Autumn’s Grey Solace continues their musical evolution with the release of Divinian, their seventh full-length album. It is a must-have for fans of darkwave, shoegaze, ethereal wave, and dreampop.
“A minimalistic approach manipulated into waves of various guitar and electronics, but all done with simply vocals, guitar, bass and drums. (…)An hour of ethereal bliss.” -Gothic Paradise
On Divinian, vocalist Erin Welton and instrumentalist Scott Ferrell use the common instruments of guitar, bass, drums, and female voice to construct very uncommon soundscapes, mainly building atmosphere with ethereal guitars and dense vocal harmonies. The female vocals create “the wall of sound” in place of – or in addition to – electric guitars. Erin’s voice is layered into chordal structures that form the harmonic backbone of many of the tracks, making her vocals a backing instrument in addition to a lead instrument.
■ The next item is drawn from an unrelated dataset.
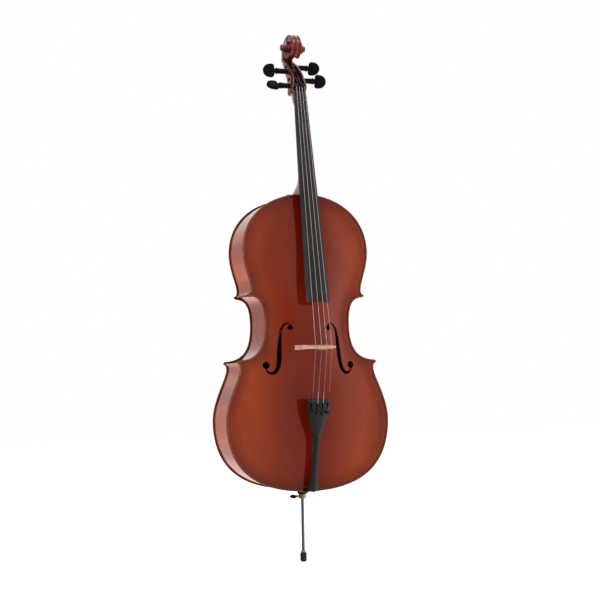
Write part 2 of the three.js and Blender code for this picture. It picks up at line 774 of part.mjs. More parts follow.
// Outer radius and half width of the volute after a number of turns, starting behind the eye.
const voluteTop = 0.33; // turns from the start to the scroll's highest point
const voluteRadius = (turns) => scrollOuter * Math.exp(-0.53 * turns) - 1.2 * turns
  + scrollSweep * Math.max(0, 1 - turns / voluteTop) ** 1.6;
const voluteHalf = (turns) => mix(scrollTopHalf, scrollEyeHalf, (turns / scrollTurns) ** 1.35)
  + scrollFootFlare * Math.max(0, 1 - turns / voluteTop);

function volute() {
  const perTurn = 10;
  const count = Math.round(scrollTurns * perTurn);
  let solid = null;
  for (let i = 0; i < count; i += 1) {
    const [near, far] = [i / perTurn, (i + 1.04) / perTurn];
    const at = (turns) => {
      const angle = turns * 2 * Math.PI + scrollStart;
      return [eyeCentre[0] + voluteRadius(turns) * Math.cos(angle),
        eyeCentre[1] + voluteRadius(turns) * Math.sin(angle)];
    };
    const opposite = (near + far) * Math.PI + scrollStart;
    const hub = [eyeCentre[0] - 1.5 * Math.cos(opposite), eyeCentre[1] - 1.5 * Math.sin(opposite)];
    const half = voluteHalf(near);
    const wedge = slabX([hub, at(near), at(far)], -half, half);
    solid = solid ? solid.add(wedge) : wedge;
  }
  return solid;
}

// ---- pegs ---------------------------------------------------------------------------------
// Side is -1 for the bass cheek, 1 for the treble cheek; string 0 is the lowest.
const pegs = [
  { name: 'c', side: -1, level: nutLevel + 14.5, string: 0, depth: 0.42, faceTurn: 52, out: pegNeckOut },
  { name: 'g', side: -1, level: nutLevel + 59.5, string: 1, depth: 0.44, faceTurn: 0, out: pegNeckOut },
  { name: 'd', side: 1, level: nutLevel + 75, string: 2, depth: 0.34, faceTurn: 28, out: pegNeckOut - 6 },
  { name: 'a', side: 1, level: nutLevel + 34, string: 3, depth: 0.5, faceTurn: 15, out: pegNeckOut },
];

function pegDepth(peg) {
  const { front, back } = pegboxAt(peg.level);
  return mix(front, back, peg.depth);
}

// Radius of a peg's shaft at a distance outward from the middle of the pegbox.
const pegRadiusAt = (out) => pegRadius + pegTaper * (out - pegboxHalfNut) / (2 * pegboxHalfNut);

// The peg is turned along +Z, then laid across the pegbox with its head to its own side.
function layPeg(solid, peg) {
  const lying = solid.rotate([0, 90 * peg.side, 0]);
  return lying.translate([0, pegDepth(peg), peg.level]);
}

function pegShaft(peg, grow) {
  const { half } = pegboxAt(peg.level);
  const [inner, outer] = [-half - (grow ? 3 : 1.5), peg.out + 2];
  return turned([[0, inner], [pegRadiusAt(inner) + grow, inner],
    [pegRadiusAt(outer) + grow, outer], [0, outer]], 12);
}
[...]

“The interplay of Welton’s vocals and multi-instrumentalist Ferrell‘s hazy music creates a mysterious, but soothing mood, like listening to spirits sing you to sleep out of the corner of your eye. Those who find ghostly wisps of shoegazing faerie dust appealing will likely find this album appealing. Fans of Projekt stalwarts Mira, Love Spirals Downwards and Tearwave, not to mention the Cocteau Twins, will be enticed beyond measure.” -The Big Takeover
The guitars make room for the expanded role of the vocals on Divinian, but remain lush and textural. With mellifluous effects, treatments and guitar feedback, Ferrell’s intricate stylings will please fans of experimental guitar and the shoegaze genre. The bass guitar throughout is very low and deep, with frequent use of the low B string from a five string bass. On some parts of the album, Ferrell uses a customized bass with a low F# string to reach the extreme low notes. The drums are voluptuous and dripping wet with reverb, with plenty of washy ride and crash cymbals.
Autumn’s Grey Solace continues to cultivate the things that make their sound distinctive: Erin’s sweet and diverse voice, Ferrell’s otherworldly and exotically tuned guitars, deep and fulfilling bass lines, and emotively ambient drums. Divinian is a near hour’s worth of enjoyably melancholic contemplations for late summer afternoons.